In the age before industrialization and loud rock concerts, hearing is the sense first given in the womb and the last taken (e.g., Helen Keller on primacy of hearing). Of all the senses we could lose as we age, loss of hearing is the most isolating, and therefore most devastating. Maybe this is why the devil attacks the sense of hearing in garden of Eden, causing Eve to doubt in the Word that God has placed into our hearts through our ears: “Did God really say . . . ?” (see Gen 3:1). The devil knows that spiritual deafness makes us spiritually blind and incapable of holding on to God’s saving promises in Jesus.

And Mary and Joseph in our lesson for today would rather have believed what they saw than what they heard. For they saw in their arms a beautiful baby being adored by well-wishers (vv 25–33, 36–38), but what they heard were the painful words of Simeon’s prophecy that spoke of the boy’s life resulting in division and personal pain (vv 34–35).

So what should we do this first Sunday after Christmas if we know that God’s Word will always be strongly refuted and opposed by the devil, the sinful world, and even our own weak flesh? Should we close our ears to God in an attempt to shut out pain, suffering, and loss? . . . or does God provide us comfort, peace, and assurance through His gifts that appeal to our other senses to strengthen us against the endless attacks of temptations, fear, and doubts?

We are still in the middle of the Church’s commemoration and celebration of the birth of our Savior in human flesh. We sing songs about the shepherds, the wise men, Mary and Joseph, Simeon and Anna, and, yes, US, seeing Jesus with eyes filled with wonder and delight to see the love of God in the form of the holy baby. We have our own model of the Christ Child up here by the altar because it reminds us that our almighty creator shows that He desires peace with us by embodying His forgiveness in the frail and precious frame of an innocent child. And in the Lord’s Supper, we see friendly and familiar signs of God’s love for us in the common and nourishing elements of bread and wine which welcome us in instead of scaring us away. The Father and His Son could have chosen to remind us of the pain and hell that Jesus’ broken body and tortured blood endured so that we might have peace, but instead, we are presented with tokens of God’s peace—a shared loaf of bread and a common cup from which we all dine.

And what comfort it is too that we come to the Lord’s Table with open hands (and hearts!) to have our Lord’s own body and blood graciously placed into them by ministers appointed by Jesus Himself for the very purpose that we may be touched by the Great Physicians healing embrace! At holy Communion, we don’t just touch the hem of our Savior’s garment, but we feel His presence, taste the joy of it, and take His given peace into our very being where it dwells in us now and forever. Yes, God has guaranteed that we can draw comfort and strength from us regularly seeing and holding the body and blood of our beloved Jesus, but our ears are still God’s chosen pathway for allowing us to be blessed with ALL of Jesus’ blessings.

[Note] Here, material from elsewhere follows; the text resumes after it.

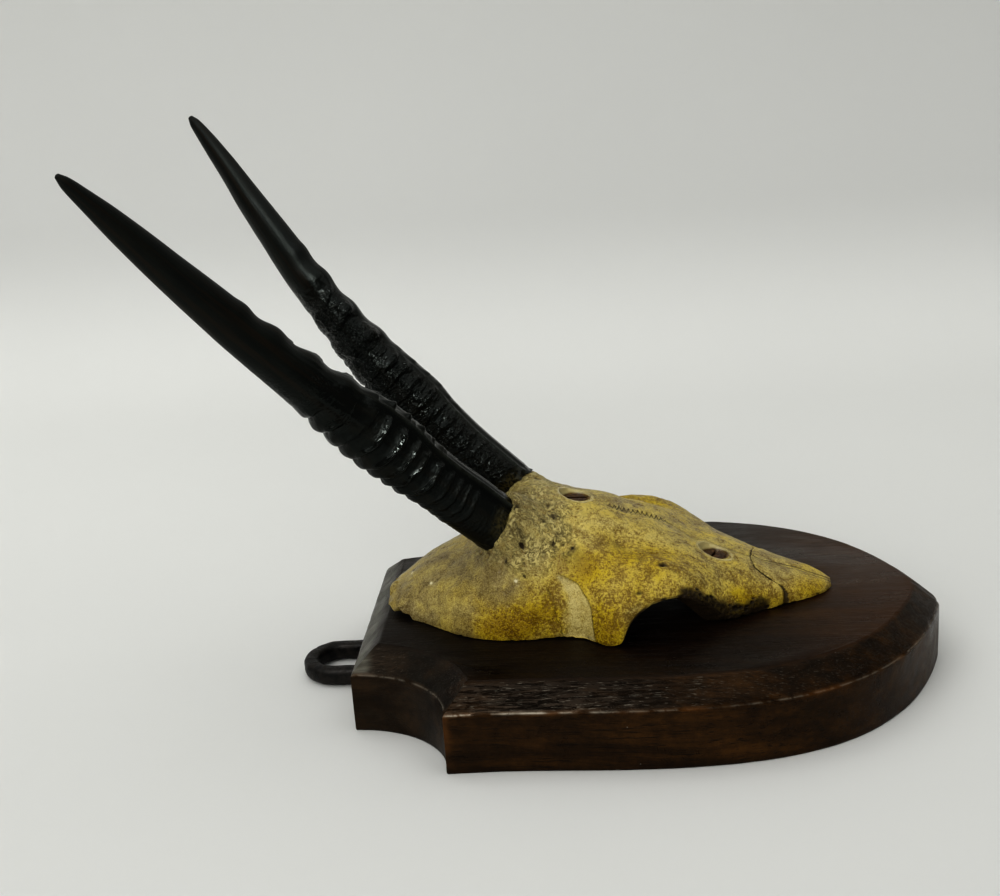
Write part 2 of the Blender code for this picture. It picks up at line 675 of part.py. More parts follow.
def horn_point(side, share, turn):
    """A point of the horn's skin; turn is 0 at the front and grows to the outside."""
    base, tip, along, front, out = horn_frame(side)
    length = np.linalg.norm(tip - base)
    broad = flowing(HORN_WIDTHS, 1, share)
    narrow = flowing(HORN_WIDTHS, 2, share)
    column = 1 if side < 0 else 3
    forward = flowing(HORN_TRIM, column, share)
    a = turn - BROAD_TURN
    radius = broad * narrow / np.hypot(narrow * cos(a), broad * sin(a))
    radius += flowing(HORN_TRIM, column + 1, share)
    away = (turn - KEEL_TURN + pi) % (2 * pi) - pi
    keel = np.exp(-(away / KEEL_SPREAD) ** 2) * (1 - smooth_step(share, KEEL_FADE, KEEL_END))
    radius += KEEL_HIGH * keel
    frontness = 0.5 + 0.5 * cos(turn - KEEL_TURN)
    radius += ring_swell(share) * (RING_EVEN + RING_ODD * cos(turn - RING_SIDE))
    sag = RING_SAG * np.exp(-((turn - SAG_TURN) / SAG_SPREAD) ** 2)
    settle = smooth_step(share, *SAG_START) * (1 - smooth_step(share, *SAG_STOP))
    reach = share * length - (sag + RING_LEAN * frontness) * settle
    radius += front_wave(reach / length, turn)
    seat = SEAT_SHIFT[side] + SEAT_LEAN[side] * radius * cos(turn)
    reach += seat * (1 - smooth_step(share, 0.0, SEAT_FADE))
    bow = np.array(HORN_BOW) * np.array((1.0, side, 1.0)) * sin(pi * share ** BOW_SKEW)
    centre = base + along * reach + bow + front * forward
    return centre + radius * (front * cos(turn) + out * sin(turn))


def horn_loops():
    """Shares of the length at which the horn's mesh has a loop of vertices."""
    loops = list(HORN_BASE_LOOPS)
    for low, high in zip(HORN_RINGS, HORN_RINGS[1:]):
        loops += [low + (high - low) * s for s in RING_SAMPLES]
    return loops + list(HORN_TIP_LOOPS)


def build_horn(name, side, look):
    bm = bmesh.new()
    rings = []
    for share in horn_loops():
        ring = []
        for k in range(HORN_SIDES):
            turn = -pi + 2 * pi * (k + 0.5) / HORN_SIDES
            ring.append(bm.verts.new(horn_point(side, share, turn)))
        rings.append(ring)
    for one, two in zip(rings, rings[1:]):
        bridge(bm, one, two)
    bm.faces.new(rings[0])
    _, end, along, _, _ = horn_frame(side)
    tip = bm.verts.new(end + HORN_POINT * along)
    last = rings[-1]
    for k, vert in enumerate(last):
        bm.faces.new((vert, last[(k + 1) % len(last)], tip))
    return add_object(name, bm, look, 50)


def main():
    clear_scene()
    wood = material("stained wood", (0.060, 0.020, 0.012), 0.38)
    bone = material("stained bone", (0.52, 0.38, 0.14), 0.55)
    horn = material("black horn", (0.012, 0.010, 0.009), 0.28)
    iron = material("black iron", (0.030, 0.026, 0.024), 0.5, 0.8)
    brass = material("old brass", (0.24, 0.13, 0.05), 0.45, 0.7)
    plaque = build_plaque(wood)
    strap_recess(plaque)
    hanger = build_hanger(iron)
    build_strap_screws(hanger, plaque, iron)
    skull = build_skull(bone)
    build_skull_screws(skull, plaque, brass)
    build_horn("horn_right", -1, horn)
    build_horn("horn_left", 1, horn)


main()
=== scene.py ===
"""The looks of the pair of duiker horns on their wooden shield.

Shapes are worked out in millimetres in the part's own frame: the origin is the middle of the
shield's back, +X runs to the shield's point, the animal's right side faces -Y and +Z is up.
"""
from math import asin, cos, pi, radians, sin

import bmesh
import bpy
import numpy as np
from mathutils import Matrix, Vector


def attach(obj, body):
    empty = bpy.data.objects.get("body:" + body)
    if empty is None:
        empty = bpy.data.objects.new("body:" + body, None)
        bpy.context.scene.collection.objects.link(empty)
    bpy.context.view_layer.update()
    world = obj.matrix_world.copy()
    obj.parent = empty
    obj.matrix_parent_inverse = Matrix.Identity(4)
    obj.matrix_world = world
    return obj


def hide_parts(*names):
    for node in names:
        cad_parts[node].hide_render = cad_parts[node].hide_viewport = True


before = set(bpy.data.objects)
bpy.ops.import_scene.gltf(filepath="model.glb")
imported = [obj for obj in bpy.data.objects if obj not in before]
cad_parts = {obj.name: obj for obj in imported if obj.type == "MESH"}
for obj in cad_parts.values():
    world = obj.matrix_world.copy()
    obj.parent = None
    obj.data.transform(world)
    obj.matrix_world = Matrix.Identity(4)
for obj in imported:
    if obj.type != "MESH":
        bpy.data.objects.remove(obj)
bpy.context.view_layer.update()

MM = 0.001
GAP = 0.3

# Shield
PLAQUE_LENGTH = 165.0
PLAQUE_HALF_WIDTH = 61.0
PLAQUE_THICK = 23.1
RIM_Z = 16.9
CHAMFER_WIDTH = 7.0
SCOOP_LENGTH = 27.6
SCOOP_WIDTH = 24.4
SIDE_LEAVE = (48.6, -3.8)
SIDE_ARRIVE = (22.9, 79.4)
TIP_BLUNT = 0.9
TIP_ROUND = 3.2
FOOT_ROUND = ((0.6, 0.0), (0.25, 0.12), (0.05, 0.45), (0.0, 0.9))
RIM_ROUND = ((0.02, -0.35), (0.14, -0.05), (0.42, 0.27))
TOP_ROUND = ((-0.12, 0.22), (0.15, 0.05), (0.5, 0.0))
END_X = -PLAQUE_LENGTH / 2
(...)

After all, even as we observe in our Gospel lesson, newborns are welcomed by God’s spoken Word (through the Sacraments of the Christ’s Church) to receive God’s favor and Christ’s redemption. Before children can see who is holding them to be welcomed into God’s family at Baptism, they can receive forgiveness of sins, life, and salvation. And even before baptism, as part of God’s plan to welcome us as partakers of His Son’s life, children can hear the Gospel in our mother’s wombs as our family speaks and sings the Word of God. Hearing God’s Word and receiving it is so important that our eternal lives depend on it, and so God speaks to us early and often through our families both at home and at church.

And as we grow beyond our childhood years, our maturity as Christians depends on discerning truth from falsehood by hearing the voice of the same Christ Child we remember today through the prophets and apostles (1 Jn 4:6). It is only by opening our ears and hearts to the Word of God as we mature that we come to understand that the hard saying of Simeon (vv 34–35) was actually the word of salvation to be heard and believed. The sword piercing Mary’s soul would be the cross by which her Son has saved us all. Simeon and Anna join us and all believers in putting faith in that righteousness of Christ that we hear is given to us, despite our fallenness. We see and hold, and especially, HEAR OF God’s continued grace toward us through the actions of the Church as it faithfully administers baptism, confession, and absolution, and regularly welcomes us to share in our Lord’s Supper.

So, even if we don’t have the opportunity to see or hold the Christ Child as Simeon and Anna did, we can see and hold him—through our ears. Jesus is the Word of God, beheld in the manger, held on the cross, seen in the Scriptures, held in the Sacraments, in order that he may be seen in faith and held in our hearts.

How, then, will we keep God’s Word in our ears this week? Remember the words spoken at the font, at Absolution, at the Communion rail, reading Scripture, singing hymns, praying back to God his saving promises, and talking about the Christ Child of the Bible to those who have not yet heard (cf. Norman Nagel, Selected Sermons of Norman Nagel [St. Louis: Concordia, 2004], 35).

This morning the God who comes to save is found in the voice of His Son, who says, “I have been born that I may redeem you and your ears and your eyes and your arms.” And faith in our hearts sings back to our gracious, gift-giving God the words of the Nunc Dimittis: “Lord, now lettest Thou Thy servant depart in peace, according to Thy word” (LSB). Amen.